We should definetely provide a script or a make target to edit patches and
automate some of the tests, like applying all the patches on top of the edited
one, see if there are rejs/offsets/fuzz and offer to the option to fix it, without
having to unpack/unpatch/repatch/rediff and so on.

Let's see if an example can express my idea better.
Scenario:

debian/patches/
001_stolen_from_foo
003_fix_bar
004_fix_whatver

I am in the need to create a 002_bazbar patch.

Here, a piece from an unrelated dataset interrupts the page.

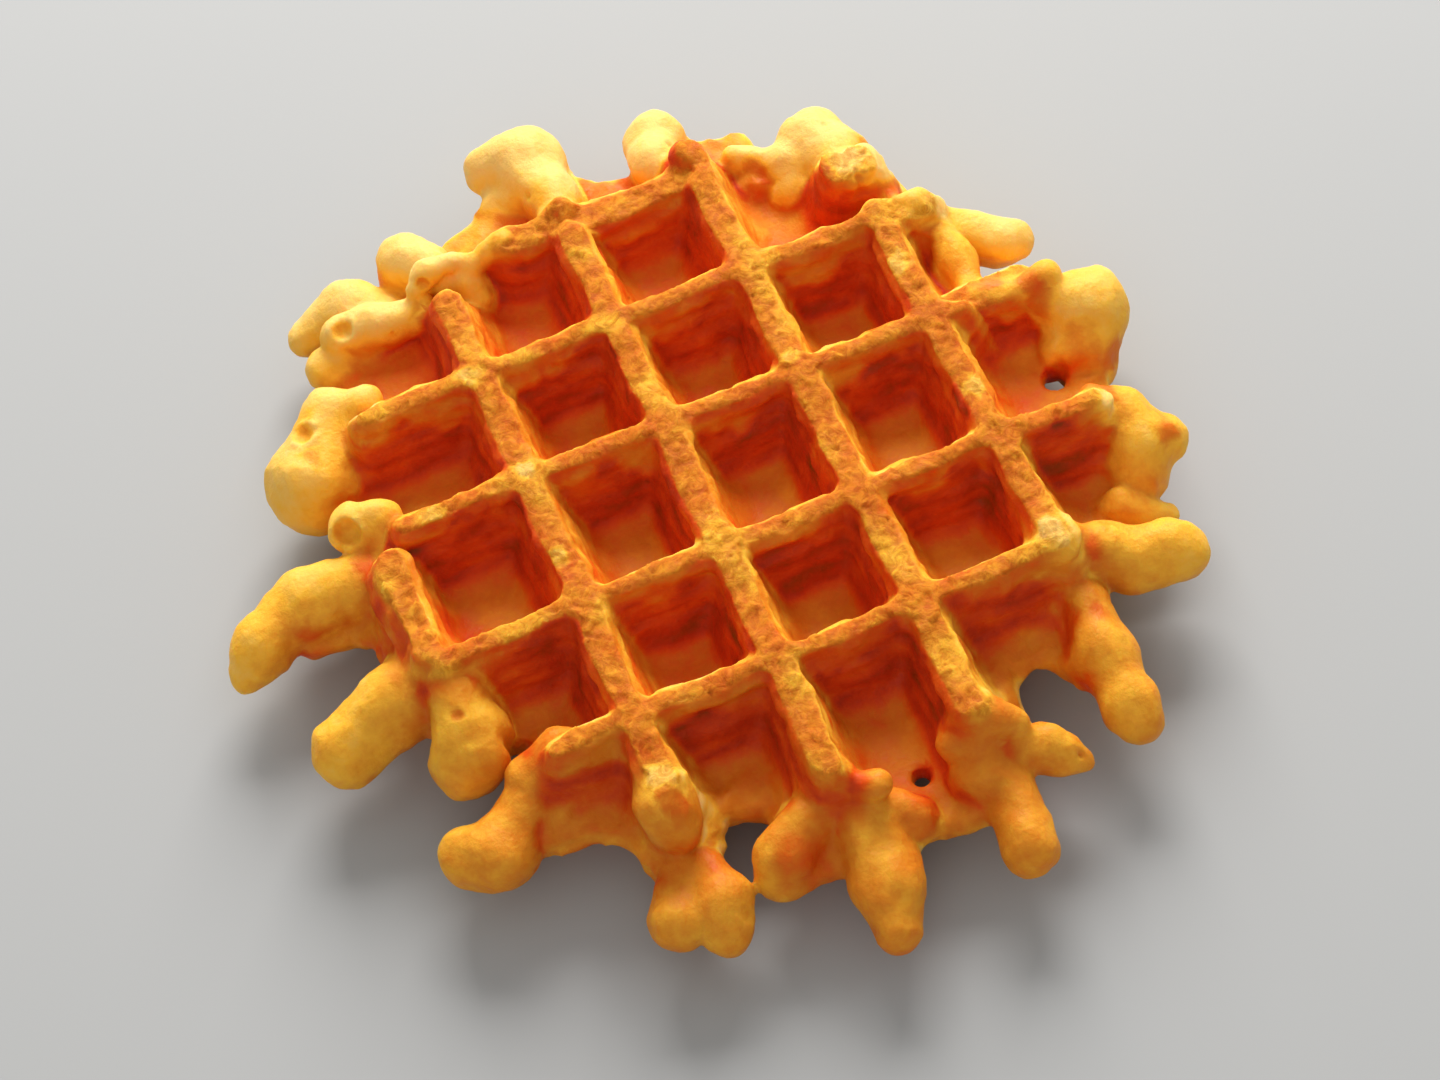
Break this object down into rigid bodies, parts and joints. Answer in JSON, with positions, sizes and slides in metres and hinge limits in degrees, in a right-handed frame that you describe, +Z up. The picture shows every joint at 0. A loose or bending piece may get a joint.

xorg-x11-edit-patch 002_bazbar
[unpatch/patch game here]
manually edit the patch...
xorg-x11-save-patch
[create the diff]

now.. almost all the patch management systems will stop here.
This is clearly not enough.
What we can do is start applying 003_fix_bar and so on.. and check
if they still apply clean or not.
Let say for example that 003_fix_bar doesn't apply clean anymore
due to some offset/fuzz/rejects introduced by 002_.
Instead of failing miserably here, we could really just tell the
maintainer: "Hey dude.. 003 failed! want to fix it now (Y/n)?"
A yes would give you the opportunity to do your investigation
and execute again:

xorg-x11-save-patch
[create/update the diff]

until the end of the patches. At the end of this process all the patches
have been updated and applied, bringing the code at the latest patch level
and all the patches clean and dandy.

A no will clearly leave you with what
you have asked for.

Since we are somehow writing this from scratch, it would be nice to
be able to keep comments inside the patches without having to edit
the patch in some manual way. Perhaps we can have some kind of
@COMMENTSECTION@ that our patch tool can understand and preserve
across rediffs.
As well we can implement more metadata like: PUSHEDUPSTREAM and in what date.
IF we rediff our patch we can detect the date change and warn the maintainer
that the patch has been sent upstream and we might need to push the new one.
In the previous example 003_fix_bar might now depends on 002. So we need
to push 002 and update 003.

|
| Would someone like to help?
|
| Please make a case for your favorite patch management system; when doing
| so, please explicitly evaluate it against the criteria above, instead of
| just saying "Have you heard of $FOO?  I think that does everything you
| want."  Explain how.
|
| I want to provoke discussion -- while I'm wearing my XSF leader hat at the
| moment, I'd like to pick a technology that other people will enjoy using
| (or at least be able tolerate).  I'm pretty sure my ad-hoc
| apply-patches/revert-patches targets don't qualify.

Now the point is.. should we invest sometime creating our own patch management
system or should we use one that is already outthere?

In my experience dbs is the one that works best, but it doesn't fulfill 1).
The others tools i have been using across the time always showed different
flaws in one way or another.

I would say that we need to test your system. I am never against experemintation
and see how it works, how many times we will have to unroll changes due to
human error and reevaluate the overall in sometime from now. all of us need to get use
to it, so i wouldn't consider the first month as relevant to take a decision.

Fabio

- --
Self-Service law:
The last available dish of the food you have decided to eat, will be
inevitably taken from the person in front of you.